I liked the contrast in the movie between the dynamism and vigor of the opening scene at the sailboat race and the more static scenes set in the graveyard.
The screenwriters came up with a lot of those idea. I give credit to them for introducing the idea of a lot of sailing at the beginning as a very dynamic and engaged way to show us the very active world Charlie was living in. The book starts off with one of the later scenes in the movie that takes you into the central tragedy, the death of Sam. But film is a visual medium and they want to make the screen come alive and pull you into an exciting world. They did a wonderful job of taking you into those sailing sequences so you feel like you are on the boat. Even if you’ve never sailed before you feel like you are right there leaning out over the water and getting splashed.
Did you work with the film-makers?
I had a variety of different conversations with the screenwriters over five years. I was not involved directly but I was regularly in touch with the producers. I feel like one of the luckiest writers around because the producer and writers really cared about the story and the source material while making a movie which is not a literal translation but an interpretation. Every step of the way I was in great hands and they took great care to include me.
Do you have a favorite ghost movie?
I have a very vivid memory of “Ghost,” not just for its dramatic impact but also its humor. One of the Universal executives who was a champion of this project from the start likened it to “Truly Madly Deeply,” which is one of her favorite films. I always welcome that comparison.

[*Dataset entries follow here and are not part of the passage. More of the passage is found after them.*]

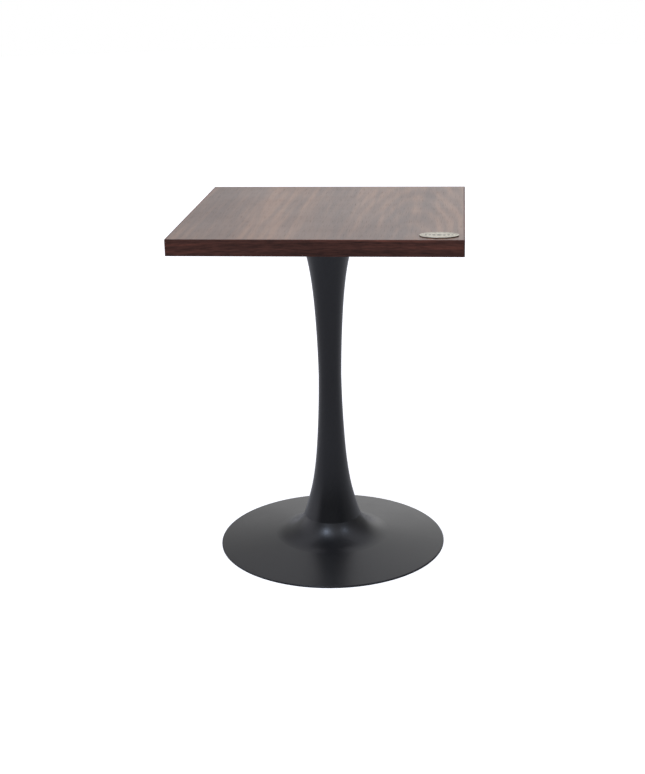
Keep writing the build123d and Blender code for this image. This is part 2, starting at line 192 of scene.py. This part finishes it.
def walnut(name, axes, tones, contrast, roughness, sheen, ring_centre, pore_depth, fibre_rate, fibre_shades):
    """Walnut print: broad streaks, nested arches, fibres and pores along the second of its axes."""
    dark, middle, tan = tones
    across, along, depth = axes
    paint = Paint(name)
    split = paint.add("SeparateXYZ", {0: paint.place()}).outputs
    grain = paint.add("CombineXYZ", {0: split[across], 1: split[along], 2: split[depth]}).outputs[0]

    wander = paint.streaky(grain, 6.0, 1.3, detail=1.0)
    sway = paint.add("CombineXYZ", {0: paint.math("MULTIPLY", wander, WANDER)}).outputs[0]
    bent = paint.add("VectorMath", {0: grain, 1: sway}, operation="ADD").outputs[0]

    broad = paint.streaky(bent, 10.0, 0.8, detail=2.0)
    streaks = paint.streaky(bent, 34.0, 2.0, roughness=0.55, distortion=0.3)
    lines = paint.streaky(bent, 150.0, 3.5, detail=2.0)
    fibre = paint.streaky(bent, 420.0, fibre_rate, roughness=0.6)
    centred = paint.add("VectorMath", {0: bent, 1: ring_centre}, operation="SUBTRACT").outputs[0]
    rings = paint.add(
        "TexWave",
        {"Vector": paint.stretch(centred, ARCH_STRETCH), **ARCH_WAVES},
        wave_type="RINGS",
        rings_direction="Z",
        wave_profile="SIN",
    ).outputs["Fac"]

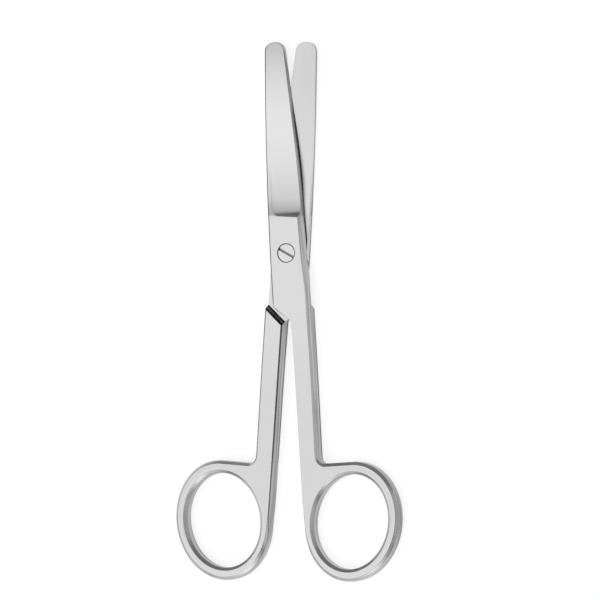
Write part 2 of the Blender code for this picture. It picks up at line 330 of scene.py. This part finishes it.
def makeSteel(name, finish, marksAndPaintedLight):
    material = bpy.data.materials.new(name)
    shade = Shade(material)
    place = shade.node("ShaderNodeTexCoord", output=3)
    normal = shade.node("ShaderNodeTexCoord", output=1)
    grain = shade.noise(shade.stretched(place, finish["grainStretch"]), "grain")
    cloud = shade.noise(place, "cloud")
    speck = shade.noise(place, "speck")
    uneven = mix(cloud, grain, grainShare["roughness"]) - 0.5
    roughness = finish["roughness"] + uneven * finish["roughnessSpread"] * 2
    cloudy = mix(cloud, grain, grainShare["tone"]) - 0.5
    tone = finish["tone"] + cloudy * finish["toneSpread"]
    # Grain lines, painted highlights and painted shade over the even tone
    tone = marksAndPaintedLight(shade, place, normal, tone)
    rounded = shade.node("ShaderNodeBevel", {"samples": 6}, {"Radius": finish["edgeRound"]})
    relief = shade.node("ShaderNodeBump", {}, {
        "Strength": 1.0, "Distance": finish["grainDepth"], "Normal": rounded,
        "Height": mix(speck, grain, grainShare["relief"])})
    colour = shade.node("ShaderNodeCombineColor", {}, {0: tone, 1: tone, 2: tone})
    shade.feed(shade.tree.nodes["Principled BSDF"], {
        "Base Color": colour, "Metallic": 1.0, "Roughness": roughness, "Normal": relief})
    return material


# Mesh helpers. The pieces are drawn in millimetres and scaled when they are placed

farSide = 9.0       # across, past the part, where cutters end
farHeight = 5.0     # the same above and below
sameSpot = 0.0001   # points closer than this are one
levelFace = 0.99    # a face whose normal stands up more than this is level
evenWeight = 80     # how strongly broad faces set the normals


def showMesh(name, mesh, material=None):
    bmesh.ops.recalc_face_normals(mesh, faces=mesh.faces[:])
    data = bpy.data.meshes.new(name)
    mesh.to_mesh(data)
    mesh.free()
    if material:
        data.materials.append(material)
    thing = bpy.data.objects.new(name, data)
    bpy.context.scene.collection.objects.link(thing)
    return thing


def finishedMesh(thing):
    shown = thing.evaluated_get(bpy.context.evaluated_depsgraph_get())
    return bpy.data.meshes.new_from_object(shown)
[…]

What are you working on now?
I wrote a non-fiction book called The Survivors Club: The Secrets and Science that Could Save Your Life, the secrets of the world’s most effective survivors, people who have survived all kinds of calamities and challenges, unemployment, foreclosure, mountain lion attacks, cancer, plane crashes. What have they got the rest of us don’t have and how can we get it? I am writing a new book that builds on some of those themes, and am planning a new novel, too.